Sí, qué emoción, ya estamos en el 2018, pero… ¿se acabaron las guerras, el cambio climático, las amenazas de una guerra nuclear, el comunismo, el consumismo, la corrupción, los abusos de cualquier tipo, Donald Trump? No, nada de eso se acabó, la única diferencia que pude encontrar fue que cambiamos el siete por un ocho al final de dos mil dieci…
Sé que el hombre es cíclico y parte de ello me preocupa, porque me hace creer que necesita toparse con un final drástico para entender que no va bien, para poder resetearse, volver a empezar e, irónicamente, cometer los mismo errores hasta a llegar al punto de partida.
Ayer tuve una experiencia que me hizo comprender cómo, de alguna forma, existe la tendencia de caer en el error y contradecirnos. Como muchos saben, intento hacer todo lo que está en mis manos para proteger el planeta. Soy enemiga de los popotes por la cantidad de contaminación que generan, siempre los evito e intento convencer a otras personas para que no los usen, sin embargo, ayer fallé. Fuimos al cine, me compraron un refresco y, ya estando en la sala, me lo entregaron con el respectivo popote. Estaba tan entretenida viendo la película de Star Wars: Episodio VIII – Los últimos Jedi, que sin ser consciente de lo que hacía, le quité la envoltura de plástico, metí el popote en el agujero que hay en la tapa y comencé a tomar refresco. No fue hasta después que me di cuenta de lo que había hecho y me sentí mal. Entendí la lección: Cuando uno está idiotizado pierde el timón, se vuelve esclavo de lo que sea y olvida los principios que lo rigen y lo hacen ser.
Al día siguiente prendí la televisión para ver las noticias. Era dos de enero y vi mucho fuego, pero no por los festejos, eran protestas, vi asesinatos, más corrupción, los estragos de los cambios climáticos (la joya de la Habana, El Malecón, está en peligro) y el desagradable copete de Donald Trump. Lo único que pasó por mi mente fue: “Todos ellos también están idiotizados por algo que los induce a hacer las mismas estupideces una y otra vez”.
Toda la alegría que sentí de cruzar de un año para otro se esfumó, y más cuando en Internet encontré una gráfica de cuántas personas nacen por segundo en el mundo.
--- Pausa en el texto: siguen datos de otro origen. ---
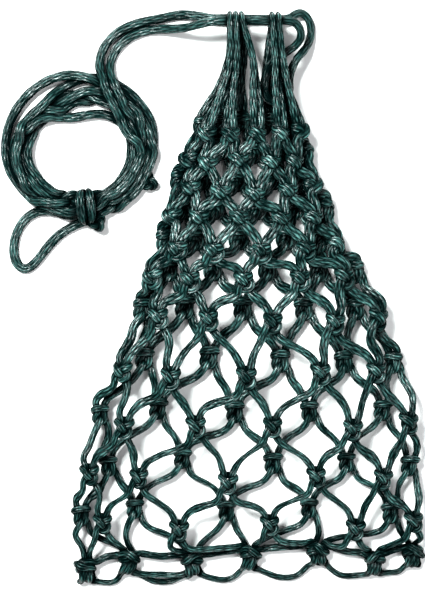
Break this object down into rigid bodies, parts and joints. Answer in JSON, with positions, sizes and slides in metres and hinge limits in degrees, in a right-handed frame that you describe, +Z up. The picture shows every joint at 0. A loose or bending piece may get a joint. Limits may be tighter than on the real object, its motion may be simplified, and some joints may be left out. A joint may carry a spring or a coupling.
{
  "type": "cast net",
  "caption": "Hand-knotted tapered net bag of braided twine with a drawstring mouth, a laced bottom and a coiled hand line.",
  "frame": {"origin": "on the ground under the middle of the net bag, measured without the drawstring and hand line", "axes": "+Y along the net towards its mouth, +X to the right, +Z up from the ground that the net lies on"},
  "size_m": [0.2509, 0.3467, 0.0287],
  "materials": {
    "netting_twine": "glossy braided plastic twine",
    "closing_twine": "glossy braided plastic twine",
    "hand_line": "glossy braided plastic cord"
  },
  "bodies": {
    "net": {"mouth_eyes_front": "netting_twine", "mouth_eyes_back": "netting_twine", "mouth_legs_front": "netting_twine", "mouth_legs_back": "netting_twine", "mesh_row_1": "netting_twine", "mesh_row_2": "netting_twine", "mesh_row_3": "netting_twine", "mesh_row_4": "netting_twine", "mesh_row_5": "netting_twine", "mesh_row_6": "netting_twine", "mesh_row_7": "netting_twine", "mesh_row_8": "netting_twine", "mesh_row_9": "netting_twine", "mesh_row_10": "netting_twine", "mesh_row_11": "netting_twine", "closing_legs": "netting_twine", "closing_knots": "closing_twine", "closing_line": "closing_twine", "closing_bights": "netting_twine"},
    "drawstring": {"drawstring": "hand_line", "hand_line_upper": "hand_line", "hand_line_lower": "hand_line", "hand_line_coil": "hand_line", "coil_tie": "hand_line", "coil_tie_knot": "hand_line", "line_end_knot": "hand_line", "wrist_loop": "hand_line"}
  },
  "joints": [
    {"name": "drawstring_slide", "type": "slide", "parent": "net", "child": "drawstring", "axis": [1, 0, 0], "range_m": [-0.004, 0.008]}
  ]
}
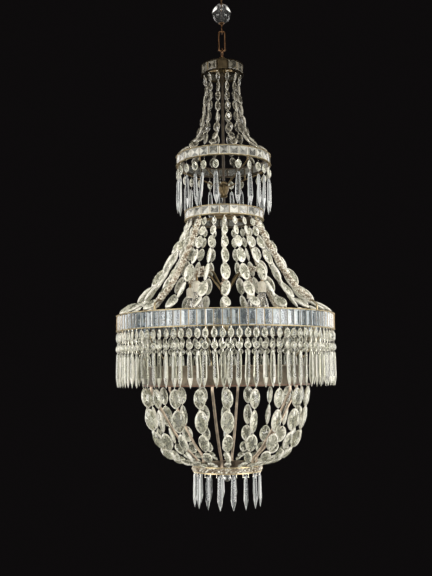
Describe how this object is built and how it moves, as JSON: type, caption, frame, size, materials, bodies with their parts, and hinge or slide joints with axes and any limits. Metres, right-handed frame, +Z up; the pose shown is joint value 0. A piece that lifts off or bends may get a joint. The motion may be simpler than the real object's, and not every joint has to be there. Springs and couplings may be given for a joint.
{
  "type": "crystal chandelier",
  "caption": "Tent-and-bag crystal chandelier: strands of cut ovals between brass rings, spear-prism fringes, hung from an eye by a glass ball and a link.",
  "frame": {"origin": "centre of the bore in the suspension eye, from which the whole chandelier hangs", "axes": "+Z up along the hanging axis, the front faces -Y, +X to the right of the front"},
  "size_m": [0.604, 0.604, 1.493],
  "materials": {
    "cut_crystal": "polished, cut facets",
    "bulb_glass": "clear blown",
    "aged_brass": "aged, brown",
    "gilt_brass": "gilt, satin",
    "bright_wire": "bright",
    "beige_brass": "pale gilt, satin",
    "rose_brass": "rose gilt, satin",
    "ivory_enamel": "gloss ivory",
    "cream_beads": "small cut beads, cream"
  },
  "bodies": {
    "ceiling_eye": {"suspension_eye": "aged_brass"},
    "ball_drop": {"ball_stem": "aged_brass", "glass_ball": "cut_crystal", "ball_caps": "aged_brass"},
    "link": {"hook_link": "bright_wire"},
    "chandelier": {"crown_loop": "aged_brass", "crown_spider": "gilt_brass", "cable_gland": "aged_brass", "crown_ring": "gilt_brass", "crown_ring_crystals": "cut_crystal", "crown_strand_ovals": "cut_crystal", "central_rod": "ivory_enamel", "upper_spider": "aged_brass", "neck_spider": "gilt_brass", "rod_collar": "aged_brass", "main_spider": "gilt_brass", "rod_nut": "aged_brass", "upper_ring": "gilt_brass", "upper_ring_crystals": "cut_crystal", "neck_ring": "gilt_brass", "neck_ring_crystals": "cut_crystal", "main_ring": "gilt_brass", "main_ring_baguettes": "cut_crystal", "tent_strand_ovals": "cut_crystal", "tent_stays": "gilt_brass", "stay_beading": "cream_beads", "lamp_arms": "aged_brass", "lamp_holders": "ivory_enamel", "lamp_bulbs": "bulb_glass", "main_fringe_ovals": "cut_crystal", "main_fringe_rounds": "cut_crystal", "main_fringe_spears": "cut_crystal", "upper_fringe_ovals": "cut_crystal", "upper_fringe_spears": "cut_crystal", "fringe_pins": "bright_wire", "basket_band": "beige_brass", "basket_hangers": "gilt_brass", "basket_ribs": "rose_brass", "basket_strand_ovals": "cut_crystal", "strand_wire_joints": "bright_wire", "bottom_ring": "gilt_brass", "bottom_ring_beads": "cream_beads", "finial_ball": "cut_crystal", "drop_stirrups": "gilt_brass"},
    "prism_01": {"bottom_prism_01": "cut_crystal"},
    "prism_02": {"bottom_prism_02": "cut_crystal"},
    "prism_03": {"bottom_prism_03": "cut_crystal"},
    "prism_04": {"bottom_prism_04": "cut_crystal"},
    "prism_05": {"bottom_prism_05": "cut_crystal"},
    "prism_06": {"bottom_prism_06": "cut_crystal"},
    "prism_07": {"bottom_prism_07": "cut_crystal"},
    "prism_08": {"bottom_prism_08": "cut_crystal"},
    "prism_09": {"bottom_prism_09": "cut_crystal"},
    "prism_10": {"bottom_prism_10": "cut_crystal"},
    "prism_11": {"bottom_prism_11": "cut_crystal"},
    "prism_12": {"bottom_prism_12": "cut_crystal"},
    "prism_13": {"bottom_prism_13": "cut_crystal"},
    "prism_14": {"bottom_prism_14": "cut_crystal"},
    "prism_15": {"bottom_prism_15": "cut_crystal"},
    "prism_16": {"bottom_prism_16": "cut_crystal"}
  },
  "joints": [
    {"name": "eye_to_ball_swing", "type": "hinge", "parent": "ceiling_eye", "child": "ball_drop", "pos_m": [0, 0, -0.038], "axis": [1, 0, 0], "range_deg": [-30, 30]},
    {"name": "ball_to_link_swing", "type": "hinge", "parent": "ball_drop", "child": "link", "pos_m": [0, 0, -0.143], "axis": [0, 1, 0], "range_deg": [-30, 30]},
    {"name": "link_to_crown_swing", "type": "hinge", "parent": "link", "child": "chandelier", "pos_m": [0, 0, -0.196], "axis": [1, 0, 0], "range_deg": [-25, 25]},
    {"name": "prism_01_swing", "type": "hinge", "parent": "chandelier", "child": "prism_01", "pos_m": [0.01454, -0.08882, -1.391], "axis": [-0.9869, -0.1616, 0], "range_deg": [-25, 40]},
    {"name": "prism_02_swing", "type": "hinge", "parent": "chandelier", "child": "prism_02", "pos_m": [0.04743, -0.07649, -1.391], "axis": [-0.8499, -0.527, 0], "range_deg": [-25, 40]},
    {"name": "prism_03_swing", "type": "hinge", "parent": "chandelier", "child": "prism_03", "pos_m": [0.07309, -0.05252, -1.391], "axis": [-0.5835, -0.8121, 0], "range_deg": [-25, 40]},
    {"name": "prism_04_swing", "type": "hinge", "parent": "chandelier", "child": "prism_04", "pos_m": [0.08762, -0.02055, -1.391], "axis": [-0.2284, -0.9736, 0], "range_deg": [-25, 40]},
    {"name": "prism_05_swing", "type": "hinge", "parent": "chandelier", "child": "prism_05", "pos_m": [0.08882, 0.01454, -1.391], "axis": [0.1616, -0.9869, 0], "range_deg": [-25, 40]},
    {"name": "prism_06_swing", "type": "hinge", "parent": "chandelier", "child": "prism_06", "pos_m": [0.07649, 0.04743, -1.391], "axis": [0.527, -0.8499, 0], "range_deg": [-25, 40]},
    {"name": "prism_07_swing", "type": "hinge", "parent": "chandelier", "child": "prism_07", "pos_m": [0.05252, 0.07309, -1.391], "axis": [0.8121, -0.5835, 0], "range_deg": [-25, 40]},
    {"name": "prism_08_swing", "type": "hinge", "parent": "chandelier", "child": "prism_08", "pos_m": [0.02055, 0.08762, -1.391], "axis": [0.9736, -0.2284, 0], "range_deg": [-25, 40]},
    {"name": "prism_09_swing", "type": "hinge", "parent": "chandelier", "child": "prism_09", "pos_m": [-0.01454, 0.08882, -1.391], "axis": [0.9869, 0.1616, 0], "range_deg": [-25, 40]},
    {"name": "prism_10_swing", "type": "hinge", "parent": "chandelier", "child": "prism_10", "pos_m": [-0.04743, 0.07649, -1.391], "axis": [0.8499, 0.527, 0], "range_deg": [-25, 40]},
    {"name": "prism_11_swing", "type": "hinge", "parent": "chandelier", "child": "prism_11", "pos_m": [-0.07309, 0.05252, -1.391], "axis": [0.5835, 0.8121, 0], "range_deg": [-25, 40]},
    {"name": "prism_12_swing", "type": "hinge", "parent": "chandelier", "child": "prism_12", "pos_m": [-0.08762, 0.02055, -1.391], "axis": [0.2284, 0.9736, 0], "range_deg": [-25, 40]},
    {"name": "prism_13_swing", "type": "hinge", "parent": "chandelier", "child": "prism_13", "pos_m": [-0.08882, -0.01454, -1.391], "axis": [-0.1616, 0.9869, 0], "range_deg": [-25, 40]},
    {"name": "prism_14_swing", "type": "hinge", "parent": "chandelier", "child": "prism_14", "pos_m": [-0.07649, -0.04743, -1.391], "axis": [-0.527, 0.8499, 0], "range_deg": [-25, 40]},
    {"name": "prism_15_swing", "type": "hinge", "parent": "chandelier", "child": "prism_15", "pos_m": [-0.05252, -0.07309, -1.391], "axis": [-0.8121, 0.5835, 0], "range_deg": [-25, 40]},
    {"name": "prism_16_swing", "type": "hinge", "parent": "chandelier", "child": "prism_16", "pos_m": [-0.02055, -0.08762, -1.391], "axis": [-0.9736, 0.2284, 0], "range_deg": [-25, 40]}
  ]
}
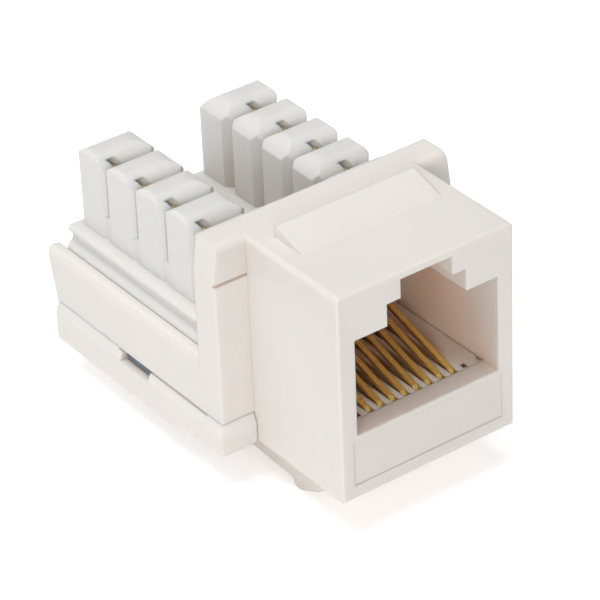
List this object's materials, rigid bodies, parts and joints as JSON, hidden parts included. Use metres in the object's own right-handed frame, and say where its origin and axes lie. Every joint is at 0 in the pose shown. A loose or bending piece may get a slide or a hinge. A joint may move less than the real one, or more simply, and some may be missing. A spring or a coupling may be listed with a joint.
{
  "type": "rj45 keystone jack",
  "caption": "White snap-in RJ45 keystone jack: stepped plug port, stop flange, flexible panel latch and two rows of arched punch-down towers with brass blades.",
  "frame": {"origin": "middle of the jack's footprint at the height of its lowest point, the latch hook", "axes": "-Y is the port face that shows in the wall plate, +Y the cable side, +Z the side the towers stand on, +X to the right when looking into the port with the towers up"},
  "size_m": [0.0206, 0.031, 0.0203],
  "materials": {
    "housing_plastic": "satin warm white moulded ABS",
    "cover_plastic": "satin warm white moulded ABS",
    "idc_plastic": "satin cool white moulded polycarbonate",
    "carrier_plastic": "satin warm white moulded nylon",
    "board": "dark blue solder mask on glass-epoxy laminate",
    "contact_gold": "gold-plated phosphor bronze wire",
    "clip_brass": "tinned brass, slightly dull"
  },
  "bodies": {
    "housing": {"front_housing": "housing_plastic", "idc_block": "idc_plastic", "bottom_cover": "cover_plastic", "contact_carrier": "carrier_plastic", "circuit_board": "board", "contact_leg_1": "contact_gold", "contact_leg_2": "contact_gold", "contact_leg_3": "contact_gold", "contact_leg_4": "contact_gold", "contact_leg_5": "contact_gold", "contact_leg_6": "contact_gold", "contact_leg_7": "contact_gold", "contact_leg_8": "contact_gold", "idc_clip_1": "clip_brass", "idc_clip_2": "clip_brass", "idc_clip_3": "clip_brass", "idc_clip_4": "clip_brass", "idc_clip_5": "clip_brass", "idc_clip_6": "clip_brass", "idc_clip_7": "clip_brass", "idc_clip_8": "clip_brass"},
    "latch": {"latch_arm": "housing_plastic"},
    "contact_1": {"contact_tine_1": "contact_gold"},
    "contact_2": {"contact_tine_2": "contact_gold"},
    "contact_3": {"contact_tine_3": "contact_gold"},
    "contact_4": {"contact_tine_4": "contact_gold"},
    "contact_5": {"contact_tine_5": "contact_gold"},
    "contact_6": {"contact_tine_6": "contact_gold"},
    "contact_7": {"contact_tine_7": "contact_gold"},
    "contact_8": {"contact_tine_8": "contact_gold"}
  },
  "joints": [
    {"name": "latch_flex", "type": "hinge", "parent": "housing", "child": "latch", "pos_m": [0, -0.01245, 0.00266], "axis": [1, 0, 0], "range_deg": [0, 8], "stiffness_Nm_per_rad": 0.25},
    {"name": "contact_flex_1", "type": "hinge", "parent": "housing", "child": "contact_1", "pos_m": [-0.00356, -0.01305, 0.00755], "axis": [1, 0, 0], "range_deg": [-12, 0], "stiffness_Nm_per_rad": 0.02},
    {"name": "contact_flex_2", "type": "hinge", "parent": "housing", "child": "contact_2", "pos_m": [-0.00254, -0.01305, 0.00755], "axis": [1, 0, 0], "range_deg": [-12, 0], "stiffness_Nm_per_rad": 0.02},
    {"name": "contact_flex_3", "type": "hinge", "parent": "housing", "child": "contact_3", "pos_m": [-0.00152, -0.01305, 0.00755], "axis": [1, 0, 0], "range_deg": [-12, 0], "stiffness_Nm_per_rad": 0.02},
    {"name": "contact_flex_4", "type": "hinge", "parent": "housing", "child": "contact_4", "pos_m": [-0.00051, -0.01305, 0.00755], "axis": [1, 0, 0], "range_deg": [-12, 0], "stiffness_Nm_per_rad": 0.02},
    {"name": "contact_flex_5", "type": "hinge", "parent": "housing", "child": "contact_5", "pos_m": [0.00051, -0.01305, 0.00755], "axis": [1, 0, 0], "range_deg": [-12, 0], "stiffness_Nm_per_rad": 0.02},
    {"name": "contact_flex_6", "type": "hinge", "parent": "housing", "child": "contact_6", "pos_m": [0.00152, -0.01305, 0.00755], "axis": [1, 0, 0], "range_deg": [-12, 0], "stiffness_Nm_per_rad": 0.02},
    {"name": "contact_flex_7", "type": "hinge", "parent": "housing", "child": "contact_7", "pos_m": [0.00254, -0.01305, 0.00755], "axis": [1, 0, 0], "range_deg": [-12, 0], "stiffness_Nm_per_rad": 0.02},
    {"name": "contact_flex_8", "type": "hinge", "parent": "housing", "child": "contact_8", "pos_m": [0.00356, -0.01305, 0.00755], "axis": [1, 0, 0], "range_deg": [-12, 0], "stiffness_Nm_per_rad": 0.02}
  ]
}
Me sentí desesperada, quise convertirme en Dios y quitar el libre albedrío. Me vi a mí misma como una gran dictadora, ordenando a todos qué es lo que tienen que hacer y cómo deben hacerlo. Es más, hasta tuve el tiempo para imaginarme que tenía poderes especiales que me permitían limpiar la Tierra de toda la contaminación y enviar a cualquier persona que hiciera el mal, al espacio exterior con destino al Sol. Mi plan maquiavélico de salvar el mundo iba bien hasta que recordé el popote. Comprendí que estaba pensando de la misma forma en que lo hizo y lo hace, la gente que más daño le ha hecho a la humanidad. Haga lo que haga no puedo combatir el mal, porque parte del mal soy yo. ¿Y entonces, qué hago? Nelson Mandela dijo que sucumbir es de humanos, pero en este caso y, por primera vez, no lo creo válido. Si en nosotros hay bondad y maldad, no debemos sucumbir ante ninguno, necesitamos encontrar el equilibrio para poder vivir con nuestras dualidades y no hacer daño. No es dejar de ser, es aceptar el ser que se es y saber poner límites. A la humanidad le falta mucho camino por recorrer y si tiene que toparse con lo peor de sí misma para comprenderlo, que así sea.
Y pensar que necesité de un popote para hacer una conclusión: No cambió el año, cambié yo.